— begin MATERIAL —

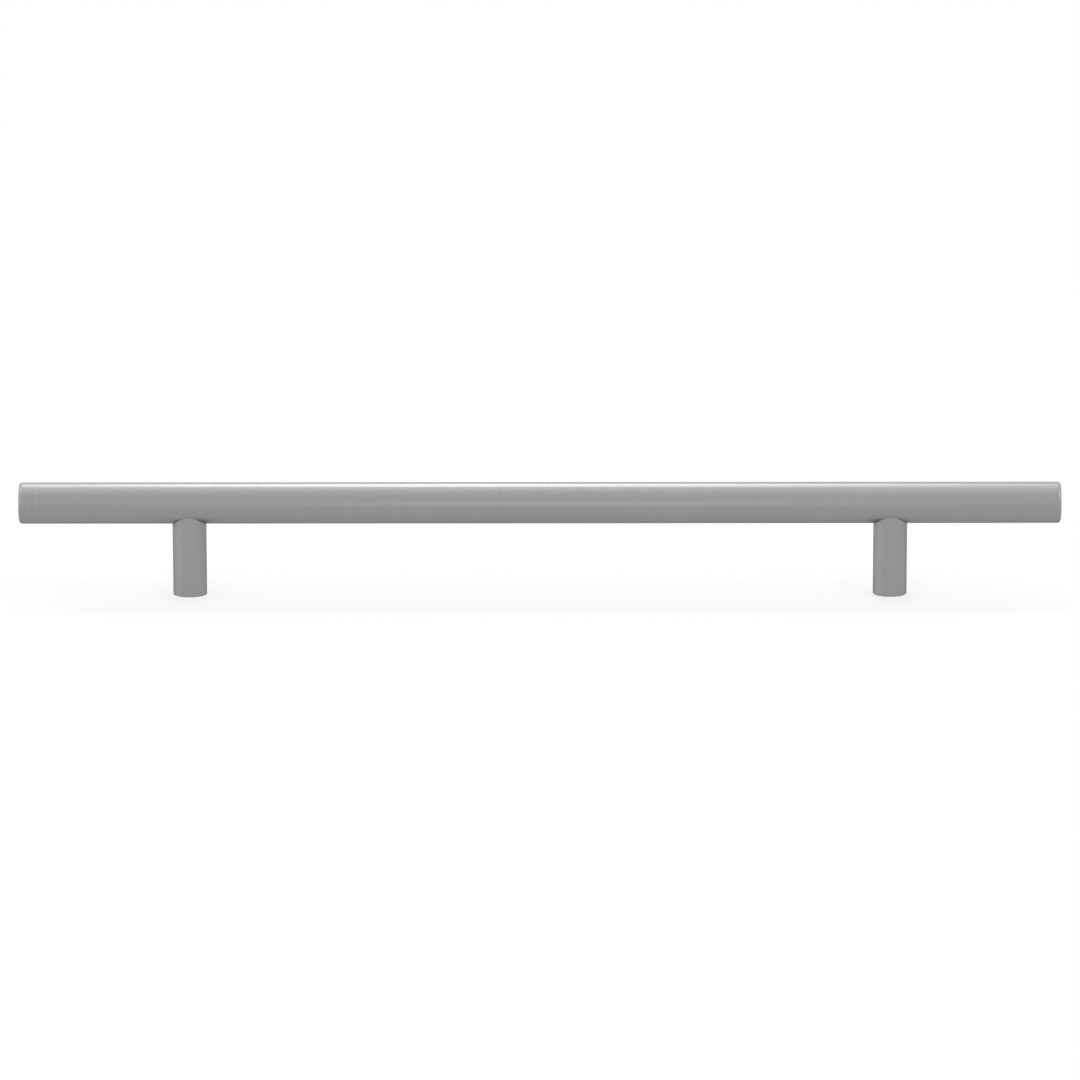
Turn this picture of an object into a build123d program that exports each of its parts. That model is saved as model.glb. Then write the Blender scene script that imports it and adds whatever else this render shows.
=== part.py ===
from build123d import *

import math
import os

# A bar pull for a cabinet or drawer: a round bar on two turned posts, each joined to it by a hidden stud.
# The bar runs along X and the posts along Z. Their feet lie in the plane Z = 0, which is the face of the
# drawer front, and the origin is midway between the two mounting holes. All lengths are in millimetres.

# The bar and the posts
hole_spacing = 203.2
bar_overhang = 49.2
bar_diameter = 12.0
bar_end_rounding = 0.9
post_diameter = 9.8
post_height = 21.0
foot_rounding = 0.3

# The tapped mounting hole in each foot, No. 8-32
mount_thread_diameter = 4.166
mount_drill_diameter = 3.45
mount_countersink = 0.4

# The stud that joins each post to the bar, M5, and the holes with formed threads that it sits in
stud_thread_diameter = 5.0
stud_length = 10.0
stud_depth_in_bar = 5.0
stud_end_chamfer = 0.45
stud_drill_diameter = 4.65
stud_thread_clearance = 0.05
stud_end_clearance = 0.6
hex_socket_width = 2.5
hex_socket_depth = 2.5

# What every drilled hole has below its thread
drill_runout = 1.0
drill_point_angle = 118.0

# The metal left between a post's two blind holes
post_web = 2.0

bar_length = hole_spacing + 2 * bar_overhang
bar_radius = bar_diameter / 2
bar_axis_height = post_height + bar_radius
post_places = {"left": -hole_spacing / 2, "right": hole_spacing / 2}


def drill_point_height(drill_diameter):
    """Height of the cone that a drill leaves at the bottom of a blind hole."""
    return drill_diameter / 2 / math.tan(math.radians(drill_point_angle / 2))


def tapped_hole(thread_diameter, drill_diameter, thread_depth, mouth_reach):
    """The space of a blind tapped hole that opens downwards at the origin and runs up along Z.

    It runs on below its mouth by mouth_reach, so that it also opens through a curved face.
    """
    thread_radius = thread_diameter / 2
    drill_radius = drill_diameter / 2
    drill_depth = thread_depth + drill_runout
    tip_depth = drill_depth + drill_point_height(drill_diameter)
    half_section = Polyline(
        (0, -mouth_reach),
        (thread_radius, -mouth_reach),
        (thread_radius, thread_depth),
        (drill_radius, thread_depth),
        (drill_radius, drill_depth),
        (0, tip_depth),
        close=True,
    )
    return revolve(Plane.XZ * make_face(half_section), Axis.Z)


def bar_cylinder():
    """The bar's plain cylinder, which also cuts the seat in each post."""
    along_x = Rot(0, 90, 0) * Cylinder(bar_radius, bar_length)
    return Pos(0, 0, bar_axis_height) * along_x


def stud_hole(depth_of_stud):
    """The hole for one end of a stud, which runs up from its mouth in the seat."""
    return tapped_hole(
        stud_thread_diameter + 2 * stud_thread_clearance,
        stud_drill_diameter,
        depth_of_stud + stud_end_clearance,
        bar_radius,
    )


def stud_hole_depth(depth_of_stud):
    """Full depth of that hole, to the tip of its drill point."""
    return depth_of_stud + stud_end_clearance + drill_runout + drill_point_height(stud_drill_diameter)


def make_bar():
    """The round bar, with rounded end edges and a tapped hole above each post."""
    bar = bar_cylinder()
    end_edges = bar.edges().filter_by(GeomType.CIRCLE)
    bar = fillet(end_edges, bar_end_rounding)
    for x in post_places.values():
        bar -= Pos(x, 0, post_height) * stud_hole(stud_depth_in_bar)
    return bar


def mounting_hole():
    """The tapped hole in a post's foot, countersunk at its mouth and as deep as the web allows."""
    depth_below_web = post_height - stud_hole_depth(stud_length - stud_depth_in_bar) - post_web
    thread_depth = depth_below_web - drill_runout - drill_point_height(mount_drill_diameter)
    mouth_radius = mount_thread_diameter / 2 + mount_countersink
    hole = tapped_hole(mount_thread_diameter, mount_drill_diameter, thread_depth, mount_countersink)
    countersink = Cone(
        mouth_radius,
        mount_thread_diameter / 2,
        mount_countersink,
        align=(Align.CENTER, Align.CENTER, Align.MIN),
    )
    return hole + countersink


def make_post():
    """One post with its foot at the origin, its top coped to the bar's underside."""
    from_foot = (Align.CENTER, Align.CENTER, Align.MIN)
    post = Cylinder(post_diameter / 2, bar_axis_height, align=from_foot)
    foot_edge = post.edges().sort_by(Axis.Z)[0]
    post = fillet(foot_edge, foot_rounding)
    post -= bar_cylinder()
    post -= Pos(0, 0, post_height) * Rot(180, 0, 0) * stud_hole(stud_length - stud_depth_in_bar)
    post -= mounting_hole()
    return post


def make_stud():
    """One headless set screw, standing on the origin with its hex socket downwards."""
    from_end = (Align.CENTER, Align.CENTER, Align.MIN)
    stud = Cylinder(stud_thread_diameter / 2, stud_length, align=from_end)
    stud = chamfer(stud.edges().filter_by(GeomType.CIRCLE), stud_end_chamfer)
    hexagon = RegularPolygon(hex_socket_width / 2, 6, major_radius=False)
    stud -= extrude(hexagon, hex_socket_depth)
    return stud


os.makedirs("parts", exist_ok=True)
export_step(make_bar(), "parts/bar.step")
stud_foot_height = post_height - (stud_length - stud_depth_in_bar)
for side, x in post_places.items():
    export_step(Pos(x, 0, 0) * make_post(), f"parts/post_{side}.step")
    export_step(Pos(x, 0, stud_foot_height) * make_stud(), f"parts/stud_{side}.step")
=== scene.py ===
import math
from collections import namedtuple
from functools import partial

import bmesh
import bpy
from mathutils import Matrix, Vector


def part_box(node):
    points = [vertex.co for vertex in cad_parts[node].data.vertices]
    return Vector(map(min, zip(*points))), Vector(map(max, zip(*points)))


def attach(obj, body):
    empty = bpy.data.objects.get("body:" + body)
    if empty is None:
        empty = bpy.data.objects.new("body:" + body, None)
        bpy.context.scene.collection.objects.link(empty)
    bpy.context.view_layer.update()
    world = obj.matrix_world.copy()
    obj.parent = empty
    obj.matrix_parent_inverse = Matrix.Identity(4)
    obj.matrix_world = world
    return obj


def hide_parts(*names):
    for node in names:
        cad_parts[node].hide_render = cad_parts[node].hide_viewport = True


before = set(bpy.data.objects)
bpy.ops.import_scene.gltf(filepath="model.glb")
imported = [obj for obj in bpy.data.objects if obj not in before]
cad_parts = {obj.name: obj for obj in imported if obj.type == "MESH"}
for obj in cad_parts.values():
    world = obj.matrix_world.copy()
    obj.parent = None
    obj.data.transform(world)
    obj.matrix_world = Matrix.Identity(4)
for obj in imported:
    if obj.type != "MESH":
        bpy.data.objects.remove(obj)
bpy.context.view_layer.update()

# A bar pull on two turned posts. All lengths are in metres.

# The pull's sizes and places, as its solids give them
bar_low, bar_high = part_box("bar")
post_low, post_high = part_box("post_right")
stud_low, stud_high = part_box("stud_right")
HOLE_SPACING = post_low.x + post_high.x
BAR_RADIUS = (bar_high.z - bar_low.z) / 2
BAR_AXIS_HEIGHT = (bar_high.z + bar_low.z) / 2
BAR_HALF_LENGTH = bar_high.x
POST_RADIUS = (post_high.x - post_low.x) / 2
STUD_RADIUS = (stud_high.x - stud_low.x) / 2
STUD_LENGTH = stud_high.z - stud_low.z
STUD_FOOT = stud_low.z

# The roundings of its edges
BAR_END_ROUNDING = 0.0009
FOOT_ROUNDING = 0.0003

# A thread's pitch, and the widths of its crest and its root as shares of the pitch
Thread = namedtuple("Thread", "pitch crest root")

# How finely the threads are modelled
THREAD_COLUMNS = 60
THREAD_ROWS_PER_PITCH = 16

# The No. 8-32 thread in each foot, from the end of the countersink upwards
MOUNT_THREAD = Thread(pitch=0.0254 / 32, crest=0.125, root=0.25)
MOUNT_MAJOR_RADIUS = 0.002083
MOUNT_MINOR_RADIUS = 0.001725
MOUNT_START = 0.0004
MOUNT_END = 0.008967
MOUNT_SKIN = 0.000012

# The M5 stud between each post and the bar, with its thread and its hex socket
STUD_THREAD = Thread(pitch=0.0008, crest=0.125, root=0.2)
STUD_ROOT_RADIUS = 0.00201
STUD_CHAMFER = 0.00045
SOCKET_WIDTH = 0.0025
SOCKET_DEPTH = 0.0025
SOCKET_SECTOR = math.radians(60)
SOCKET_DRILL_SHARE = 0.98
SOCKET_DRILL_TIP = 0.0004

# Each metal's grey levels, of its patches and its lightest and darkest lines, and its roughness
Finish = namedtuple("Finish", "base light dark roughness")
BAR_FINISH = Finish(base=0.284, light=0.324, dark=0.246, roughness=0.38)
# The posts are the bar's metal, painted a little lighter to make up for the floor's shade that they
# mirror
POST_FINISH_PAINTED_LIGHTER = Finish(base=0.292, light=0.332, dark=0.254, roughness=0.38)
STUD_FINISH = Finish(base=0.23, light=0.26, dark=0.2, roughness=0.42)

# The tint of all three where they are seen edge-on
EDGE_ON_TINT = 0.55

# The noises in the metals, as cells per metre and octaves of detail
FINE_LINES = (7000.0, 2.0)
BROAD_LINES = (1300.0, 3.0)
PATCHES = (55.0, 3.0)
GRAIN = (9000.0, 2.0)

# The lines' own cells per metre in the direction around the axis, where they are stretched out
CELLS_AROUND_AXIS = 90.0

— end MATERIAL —

→ TO BE DONE: Only the lines from the one with "zip(*points))), Vector(map(max, zip(*points)))" to the one with "# A bar pull on" are wanted; extract them exactly, both ends included.

→ TASK OUTPUT:
    return Vector(map(min, zip(*points))), Vector(map(max, zip(*points)))


def attach(obj, body):
    empty = bpy.data.objects.get("body:" + body)
    if empty is None:
        empty = bpy.data.objects.new("body:" + body, None)
        bpy.context.scene.collection.objects.link(empty)
    bpy.context.view_layer.update()
    world = obj.matrix_world.copy()
    obj.parent = empty
    obj.matrix_parent_inverse = Matrix.Identity(4)
    obj.matrix_world = world
    return obj


def hide_parts(*names):
    for node in names:
        cad_parts[node].hide_render = cad_parts[node].hide_viewport = True


before = set(bpy.data.objects)
bpy.ops.import_scene.gltf(filepath="model.glb")
imported = [obj for obj in bpy.data.objects if obj not in before]
cad_parts = {obj.name: obj for obj in imported if obj.type == "MESH"}
for obj in cad_parts.values():
    world = obj.matrix_world.copy()
    obj.parent = None
    obj.data.transform(world)
    obj.matrix_world = Matrix.Identity(4)
for obj in imported:
    if obj.type != "MESH":
        bpy.data.objects.remove(obj)
bpy.context.view_layer.update()

# A bar pull on two turned posts. All lengths are in metres.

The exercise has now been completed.